The question of tax justice is a matter for the Addis Ababa conference because taxation is a means of implementation. The issues around international taxation and co-operation relate to an important means of implementation, and they are not directly for our negotiations, but we are hoping there will be a good outcome on that, which we can then reflect in the document for September. As it is, we will annex the Addis Ababa agreement to our own document for September, and tax justice is clearly an important issue. It has been, though, one of the issues that has held up finalisation of the Addis Ababa document, because developing countries want to see an upgrade, as they call it, for a tax committee that exists at the UN, but some developed countries do not want to bring tax policy within the remit of the UN; they feel it is for the OECD. There is a fundamental division of views on tax but, nevertheless, there will be reasonably good language in the Addis Ababa document.

The Minister for Foreign Affairs and Trade answered the question about the delegation yesterday. All EU member states will be represented at the Addis Ababa conference at development minister level.

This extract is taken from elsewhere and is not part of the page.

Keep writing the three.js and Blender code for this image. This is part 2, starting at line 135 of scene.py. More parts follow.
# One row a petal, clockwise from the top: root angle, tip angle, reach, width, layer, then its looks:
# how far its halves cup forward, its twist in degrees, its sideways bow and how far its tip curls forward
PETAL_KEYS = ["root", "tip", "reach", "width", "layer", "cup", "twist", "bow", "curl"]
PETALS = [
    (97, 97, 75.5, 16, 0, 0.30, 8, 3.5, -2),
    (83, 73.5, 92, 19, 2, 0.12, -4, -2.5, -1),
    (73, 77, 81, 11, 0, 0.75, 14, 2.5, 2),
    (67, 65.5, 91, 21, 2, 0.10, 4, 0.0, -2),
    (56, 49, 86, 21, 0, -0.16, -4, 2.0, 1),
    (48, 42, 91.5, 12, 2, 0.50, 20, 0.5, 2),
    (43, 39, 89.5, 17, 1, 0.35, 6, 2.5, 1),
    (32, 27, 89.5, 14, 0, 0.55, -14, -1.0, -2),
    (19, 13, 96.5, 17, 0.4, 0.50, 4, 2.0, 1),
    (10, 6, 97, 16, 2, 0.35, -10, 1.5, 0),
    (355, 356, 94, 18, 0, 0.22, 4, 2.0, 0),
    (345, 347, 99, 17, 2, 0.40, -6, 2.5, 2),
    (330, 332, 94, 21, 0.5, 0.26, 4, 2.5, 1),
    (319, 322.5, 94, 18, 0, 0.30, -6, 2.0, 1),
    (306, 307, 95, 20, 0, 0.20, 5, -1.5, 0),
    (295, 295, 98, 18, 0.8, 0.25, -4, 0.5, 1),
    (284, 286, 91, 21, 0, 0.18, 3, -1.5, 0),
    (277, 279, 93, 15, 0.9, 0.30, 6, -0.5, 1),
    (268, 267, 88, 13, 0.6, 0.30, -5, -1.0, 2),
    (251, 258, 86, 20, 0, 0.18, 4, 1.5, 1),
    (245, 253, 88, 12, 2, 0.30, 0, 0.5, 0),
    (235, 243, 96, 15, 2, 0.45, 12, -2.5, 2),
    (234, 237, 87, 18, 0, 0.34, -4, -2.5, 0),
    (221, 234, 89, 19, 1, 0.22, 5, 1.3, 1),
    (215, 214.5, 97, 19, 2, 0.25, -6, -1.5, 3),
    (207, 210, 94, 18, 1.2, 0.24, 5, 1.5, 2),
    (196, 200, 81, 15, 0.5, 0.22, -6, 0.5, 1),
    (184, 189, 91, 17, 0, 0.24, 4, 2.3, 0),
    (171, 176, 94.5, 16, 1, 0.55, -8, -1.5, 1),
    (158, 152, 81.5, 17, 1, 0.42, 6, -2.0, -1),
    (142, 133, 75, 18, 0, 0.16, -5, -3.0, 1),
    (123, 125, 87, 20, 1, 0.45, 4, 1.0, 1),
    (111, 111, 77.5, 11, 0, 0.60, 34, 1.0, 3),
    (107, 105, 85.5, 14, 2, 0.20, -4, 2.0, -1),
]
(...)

The Millennium Development Goals are important. We have tried to make clear in our document that we will complete the unfinished business of those goals through the new goals and targets. There is no chance that they will be forgotten about. What they failed to achieve is still there in the first six or seven of the new goals. It is an important issue, and many groups of countries insist that this unfinished business will be a vital part of what we do.